Il y avait en effet sept véhicules et de nombreuses charrettes devant nous. Il faut préciser ici que chaque rotation fait 1 heure (30 minutes à l’aller et 30 au retour) car c’est un bac tiré à la corde, le moteur étant le plus clair du temps en panne ou pas du tout utilisé pour permettre au personnel de maximiser ses gains ! Arrivé au bac à 13 heures, ce n’est qu’à 16 heures que je suis entré à Siñcu-Daŋɗe qui n’est qu’à… 17 km de Dóɗél ! Le dimanche, jour de marché hebdomadaire de Dóɗél, le temps d’attente est beaucoup plus long du fait du nombre de voitures et de charrettes dont certaines viennent de la frontière sénégalo-mauritanienne. Une mission du ministère de tutelle confirmerait amplement ces faits ainsi que nos analyses et remarques.

Les deux ponts prévus sur cet axe n’entraient pas (c’est peut-être toujours le cas) dans votre programme prioritaire qui ne prend en charge que ceux de Ñaŋnga et de Gede qui, objectivement, ne méritaient pas cette priorité. En effet, une fois construits, ils ne changeront rien à la situation qui prévaut actuellement. Monsieur le Président, souffrez ici que le fou du village que j’ai décidé d’être, pas par caprice mais par devoir à l’endroit des sans voix de cette région déshéritée, mette les pieds dans le plat : objectivement, la priorité aurait dû être accordée aux ponts qui sont les seuls à pouvoir assurer le désenclavement de l’Île-À-Morphil quelle que soit la hauteur de la crue et votre intérêt bien compris milite en faveur d’une telle réorientation.

En effet, tous ces gros villages privés de ponts, plus d’une bonne dizaine, comptent beaucoup d’électeurs qui, bien que n’étant pas inscrits localement, sont très sensibles au sort réservé par les autorités politiques à ces localités et accordent leurs suffrages en tenant compte de ce sort. Que représentent deux villages moyens (c’est le cas des deux choisis pour la construction des deux ponts prioritaires) face au nombre et au poids démographique des autres ? Certes, il faut servir le village du père ou du grand-père ou faire une fleur à son marabout ; c’est dans nos mœurs politiques, donc compréhensible mais pas au prix d’une inversion de priorité et d’un traitement de faveur qui heurtent les consciences et bafouent toutes les règles de bonne gouvernance.

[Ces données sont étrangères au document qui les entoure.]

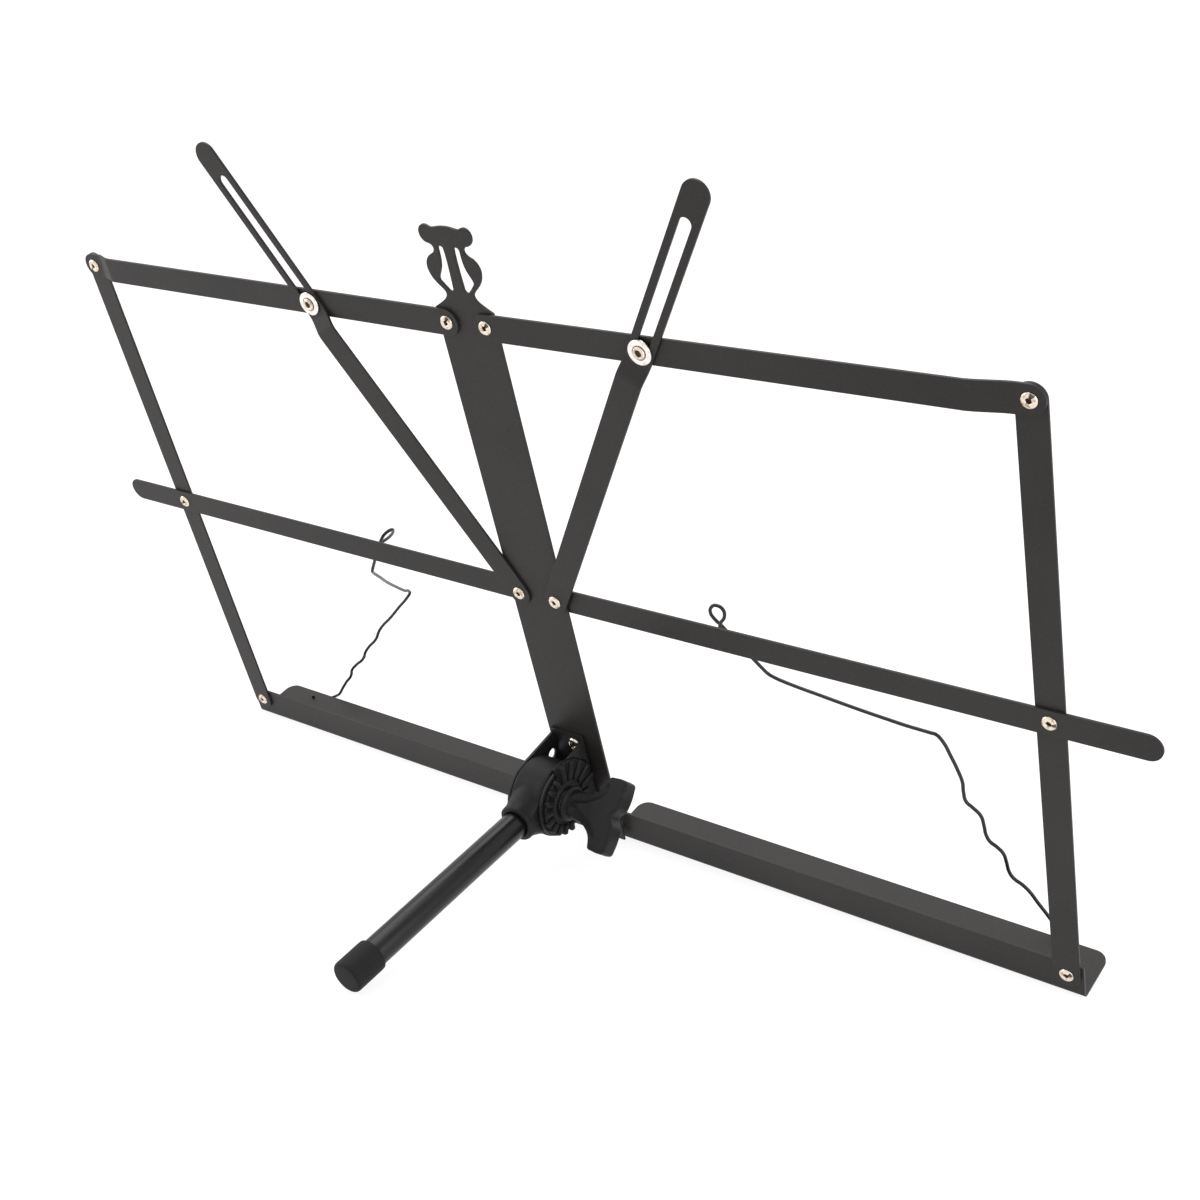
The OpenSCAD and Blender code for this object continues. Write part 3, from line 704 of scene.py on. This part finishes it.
def rivetShape(name, grip, head, split):
    # along z: rolled head under z = 0, closed head over z = grip
    sizes = rivetSizes
    high = sizes["headHeight"]
    bore = sizes["bore"]
    deep = min(sizes["boreDeep"], grip - 0.3)
    hollow = [(0, deep), (bore * 0.7, deep), (bore * 0.95, deep - 0.25), (bore, 0.2),
              (bore, -high * 0.35)]
    rolled = [(bore + 0.06, -high * 0.62), (bore + 0.2, -high * 0.85), (bore + 0.45, -high * 0.98),
              (bore + 0.75, -high), (head - 0.6, -high * 0.86), (head - 0.28, -high * 0.6),
              (head - 0.07, -high * 0.32), (head, -high * 0.1), (head - 0.06, 0)]
    shank = [(sizes["shank"], 0), (sizes["shank"], grip)]
    closed = [(head - 0.06, grip), (head, grip + 0.1), (head - 0.15, grip + 0.35),
              (head - 0.6, grip + 0.6), (head - 1.3, grip + 0.76), (0, grip + high)]
    rivet = turned(name, hollow + rolled + shank + closed, steps=72)

    def inNotch(p):
        onRim = p.z < -0.15 and bore + 0.03 < fromAxis(p) < head - 0.1
        return onRim and abs(aroundAxis(p)) < sizes["notch"]

    # the bore and the split's floor get painted shade
    def isDeep(p):
        notchFloor = (split and p.z > -0.36 and fromAxis(p) < head - 0.15
                      and abs(aroundAxis(p)) < sizes["notchDark"])
        return p.z < grip / 2 and (fromAxis(p) < bore + 0.02 or notchFloor)

    if split:
        # the split of the rolled rim, and the rim beside it pressed a little unevenly
        pick(rivet, "VERT", inNotch)
        bpy.ops.transform.translate(value=(0, 0, sizes["notchDeep"] * mm))
        for turn, push in sizes["dents"]:
            pick(rivet, "VERT",
                 lambda p: p.z < -0.4 and abs(aroundAxis(p) - turn) < sizes["dentWide"])
            bpy.ops.transform.translate(value=(0, 0, push * mm))
        bpy.ops.object.mode_set(mode="OBJECT")
    paintShadeIn(rivet, isDeep)
    smooth(rivet, angle=42)
    return rivet


def rivetPlace(side, x, z, front, turn):
    # z of the rivet goes toward the pages
    return deskPlace @ shiftBy(side * x, front, z) @ turnBy(-90, "X") @ turnBy(turn, "Z")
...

Ce choix qui installe la majorité dans l’inconfort et la minorité dans le confort est loin d’être politiquement rentable même si on vous a fait croire le contraire. Le pouvoir mystique de nos marabouts est sans doute impressionnant mais certainement insuffisant pour assurer la réélection d’un président : la mésaventure de vos deux prédécesseurs, tous deux sous l’aile protectrice de puissants marabouts, est à méditer. En effet cela ne les a pas mis à l’abri de la déferlante populaire qui les a emportés avec leurs marabouts !

Quant au traitement de faveur accordé à une minorité, surtout dans le cas précis qui nous préoccupe ici (un pont, donc un équipement collectif), il est simplement suicidaire au moment où les populations, toutes politiquement conscientes, disposent de l’équivalent de la dissuasion nucléaire : le bulletin de vote et elles sont loin d’avoir la mémoire courte !
Le fou du village que je suis pense qu’il est encore temps de rectifier le tir en ajoutant aux priorités qui vous sont chères celles qui vous sont nécessaires et de ménager ainsi la chèvre et le chou. Cette solution aurait comme avantage la conformité de vos actions avec le bon sens, l’équité et la bonne gouvernance.

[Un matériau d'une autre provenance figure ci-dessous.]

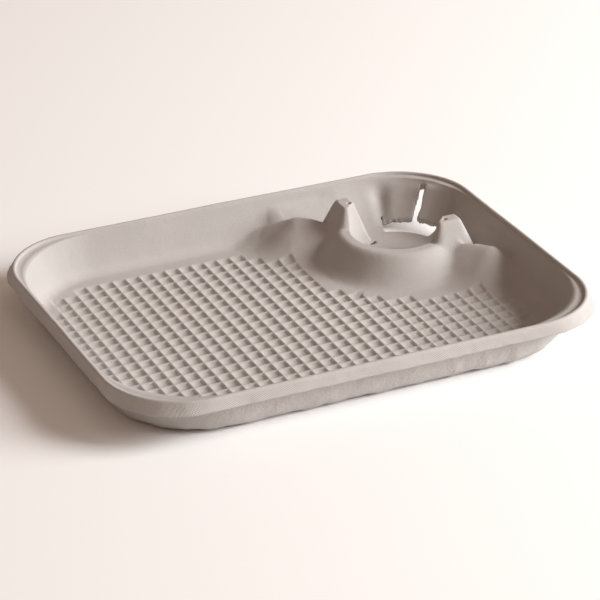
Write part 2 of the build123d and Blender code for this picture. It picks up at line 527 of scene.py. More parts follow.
    def pockets(self, x: Array, y: Array) -> Array:
        """0 on the ribs and outside the ribbed field, 1 at the bottom of a pocket.

        A pocket's depth is the product of two profiles, one along x and one along y; each is an
        S-curve down the rib's flank and a shallow dish. A pocket counts when its centre is in the
        field and clear of the ring and the arms. The field has an even number of columns, so it
        reaches half a pocket further to the left.

        Args:
            x, y: plan position.

        Returns:
            The share of the pocket's depth.
        """
        s = self.size
        depth = np.ones_like(x)
        for value in (x, y):
            from_rib = np.abs((value / s.rib_pitch) % 1.0 - 0.5) * s.rib_pitch
            flank = (1.0 - s.pocket_dish) * step(from_rib, s.rib_half_top, s.rib_half_foot)
            depth = depth * (flank + s.pocket_dish * step(from_rib, *s.pocket_dish_span))
        cx, cy = (np.round(value / s.rib_pitch) * s.rib_pitch for value in (x, y))
        half = s.rib_pitch / 2
        reach = self.POCKET_REACH * half
        over_x = np.maximum(np.abs(cx + half) + reach - (s.pocket_columns * half - s.field_corner), 0.0)
        over_y = np.maximum(np.abs(cy) + reach - (s.pocket_rows * half - s.field_corner), 0.0)
        u, v = cx - s.cup_x, cy - s.cup_y
        free = np.hypot(over_x, over_y) <= s.field_corner
        free &= np.hypot(u, v) > s.ring_cove_out + half + self.CLEARANCE
        return depth * (free & ~self.in_arm(u, v) & ~self.in_arm(v, u))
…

Ce conseil du fou du village vaut aussi dans le redécoupage à venir de certaines communes de l’Île-À-Morphil. Des rumeurs qui nous sont parvenues lors de notre séjour assurent que certains leaders locaux auraient déjà reçu la promesse d’un découpage plutôt clientéliste qui les favoriserait. À ce propos, les découpages doivent respecter les principes de cohérence, de bonne gouvernance, tenir compte du désir des populations et s’inscrire dans la volonté de travailler pour leur intérêt bien compris. Les manœuvres politiciennes et l’autoritarisme doivent être bannis des opérations. Partout où existent une volonté de partager un destin commun et des solidarités anciennes qui ont résisté à l’épreuve du temps, l’État doit les consacrer à travers la création d’une commune et se garder de se lancer dans des combinaisons artificielles qui ne serviraient pas le développement des collectivités.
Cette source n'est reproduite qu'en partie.